We have performed the same kind of analysis over other 4 open source projects:

  • SoundHelix (0.6-0.9 versions): a Java framework for algorithmic random music composition. It can generate random songs, play them, and it is highly customizable using XML configuration as described in SourceForge.net.

  • jWebUnit (1.0-3.2): a Java framework for testing web applications.

  • jXLS (0.7-2.7.1): a Java library for writing Excel files using XLS templates and reading data from Excel into Java objects using XML configuration.

  • jTDS (0.1-1.3.1): an open source driver for Microsoft SQL Server

We went again through same process described for the analysis of jEdit to collect LOC, MI, and CC metrics, and perform the correlation analysis as reported in Table 2.

Table 2. Correlations in all the considered projects.

As we can notice in Table 2, the values in red identify significant values. All projects include some significant values except SoundHelix. There is a strong correlation of the LOC metric and MI in JXLS and JTDS and a strong correlation of CC and LOC in jEdit project. Also to be highlighted is the fact that exist strong negative correlations. The not significant results obtained from the SoundHelix project might derive from the fact that it is the project with the least data collected, this could have affected the overall analysis since only 4 versions were analyzed.

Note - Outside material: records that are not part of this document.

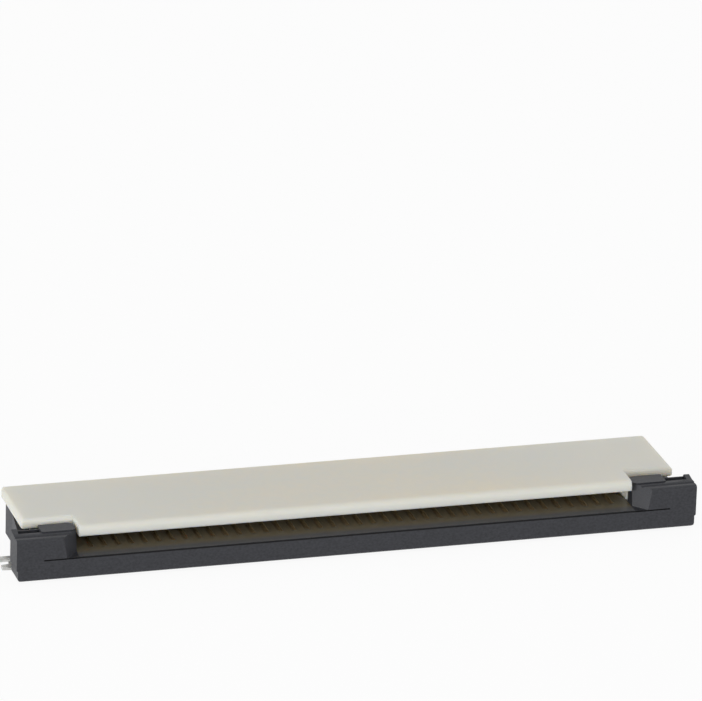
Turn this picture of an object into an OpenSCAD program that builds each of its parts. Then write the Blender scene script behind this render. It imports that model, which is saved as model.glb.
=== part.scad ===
// Slide-lock connector for a flat flexible cable: 40 ways on a 0.5 mm pitch.
// Millimetres, +Z up. Origin: middle of the part's footprint, on the board. The slider's front faces -Y.
// The cable goes in along +Y, between the slider's tongue and the top plate.
// Feet and hold-downs stand on z = 0.
// Every y below is counted from the front face of the shut slider; place() then centres the part.

/* [Contact row] */
// distance from one contact to the next
pitch = 0.5; // [0.4:0.05:0.5]
// thickness of the contact sheet
contact_t = 0.2; // [0.1:0.01:0.22]
// side play of a contact in its slot, each side
slot_play = 0.01; // [0.01:0.005:0.03]

/* [Top plate] */
// half width of the top plate
plate_half = 12.23; // [11.8:0.01:12.4]
// rear face of the plate and of the housing
rear_y = 4.7; // [4.4:0.05:5.2]
// front edge of the two end portions of the plate
end_front_y = 1.38; // [1.3:0.02:1.6]
// front edge of the long middle portion of the plate
lip_front_y = 0.38; // [0.2:0.02:0.8]
// half width of the long middle portion
lip_half = 10.33; // [10.0:0.01:10.35]
// upper face of the plate
plate_top = 1.9; // [1.85:0.01:2.2]
// lower face of the plate
plate_bottom = 1.5; // [1.48:0.01:1.6]
// radius of the rear corners, seen from above
corner_r = 0.34; // [0.1:0.02:0.6]
// radius of the plate's rounded edges
edge_r = 0.17; // [0.05:0.01:0.19]

/* [Housing] */
// half width of the contact block between the slider's arms
block_half = 11.05; // [10.8:0.01:11.08]
// half width across the stops that end the slider's travel
stop_half = 11.4; // [11.2:0.01:11.5]
// half width of the raised part of the underside
platform_half = 10.25; // [10.0:0.01:10.4]
// front edge of the floor
floor_front_y = 1.12; // [1.05:0.01:1.3]
// front edge of the walls at the slot's ends
wall_front_y = 1.15; // [1.08:0.01:1.4]
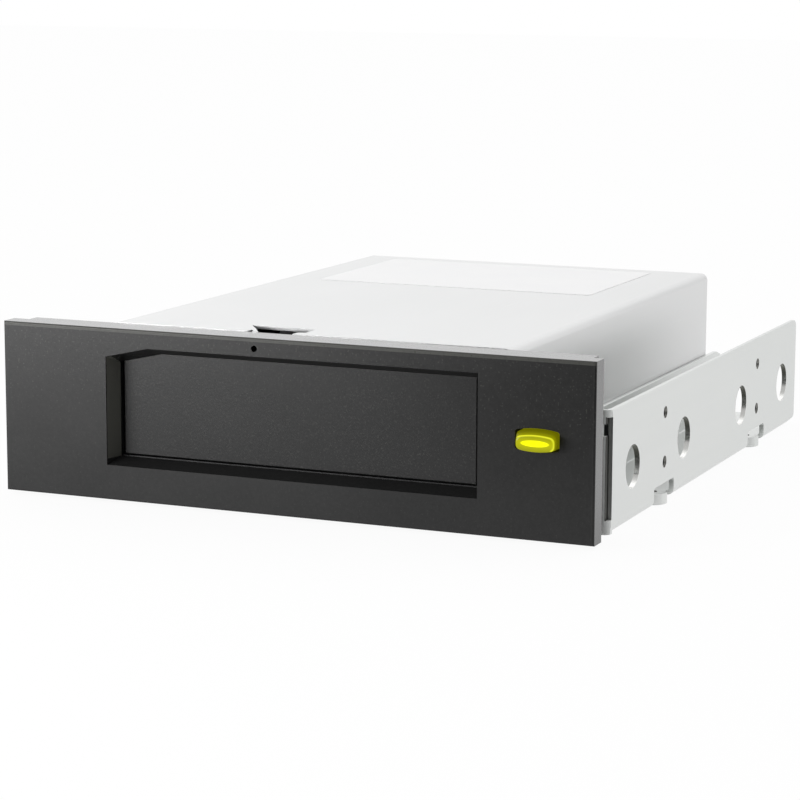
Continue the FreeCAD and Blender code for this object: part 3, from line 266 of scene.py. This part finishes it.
def rolledSheet(name, look):
    # rolled steel: faint streaks along the rolling direction, soft patches, hairline marks
    f = Finish(bpy.data.materials.new(name))
    streaks = f.noise(1.0, 4.0, 0.6, at=f.place(scale=look["stretch"]))
    patches = f.noise(look["patch"], 3.0, 0.5)
    specks = f.noise(2600.0, 1.0, 0.5)
    hairAt = f.place(scale=tuple(v * 3.1 for v in look["stretch"]), turn=(0.0, 0.0, 0.35))
    hairs = f.noise(1.0, 2.0, 0.4, at=hairAt).ramp(0.70, 0.80)
    tone = streaks.ramp(0.3, 0.7) * 0.35 + patches.ramp(0.3, 0.7) * 0.65
    colour = f.mix(tone, look["dark"], look["light"])
    rough = look["rough"] + (patches - 0.5) * look["roughSpread"] + (streaks - 0.5) * 0.05 - hairs * 0.05
    height = streaks * 0.5 + specks * 0.3 - hairs * 0.2
    metal = look["metal"]
    if "punched" in look:
        # the punched walls are burnished and carry a painted reflection, pale below and dark above; the slot's sheared
        # edge is painted near black as the shade in the gap; the flange's zinc is dull and pale, and the bosses have
        # turned rings
        punched = look["punched"]
        x, y, z = f.axes()
        wall, slotShade, flange, boss = punchedZones(punched, x, y, z)
        # painted reflection on the hole walls: pale below the middle, dark above
        wallPaintedReflection = f.mix((z - punched["holesUp"]).ramp(*punched["wallFade"]), punched["wallPaintedLit"], punched["wallPaintedShade"])
        # painted shade: the slot's edge is painted near black
        colour = f.mix(slotShade, f.mix(wall, colour, wallPaintedReflection), punched["slotShadeTone"])
        rough = rough - wall * punched["wallGloss"]
        rings = (z * (wholeTurn / punched["ringPitch"])).sine() * 0.5 + 0.5
        height = height + rings * boss * punched["ringRise"]
        metal = metal * (1.0 - flange)
    normal = f.bump(height, look["relief"], look.get("bump", 0.35))
    return f.surface(f.shader(Base_Color=colour, Roughness=rough, Metallic=metal, Normal=normal))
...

6 Conclusions and Future Work

The paper has introduced a preliminary analysis of the maintainability of 5 popular open source projects and how strongly it is correlated with some basic code metrics (lines of code and cyclomatic complexity) that are used in the definition of the Maintainability Index.

A systematic analysis of the maintainability of popular open source projects to understand how the code is managed and how the development team address the evolution of the code is important to increase the level of awareness in the usage of such products and to understand the possible effects in the long term.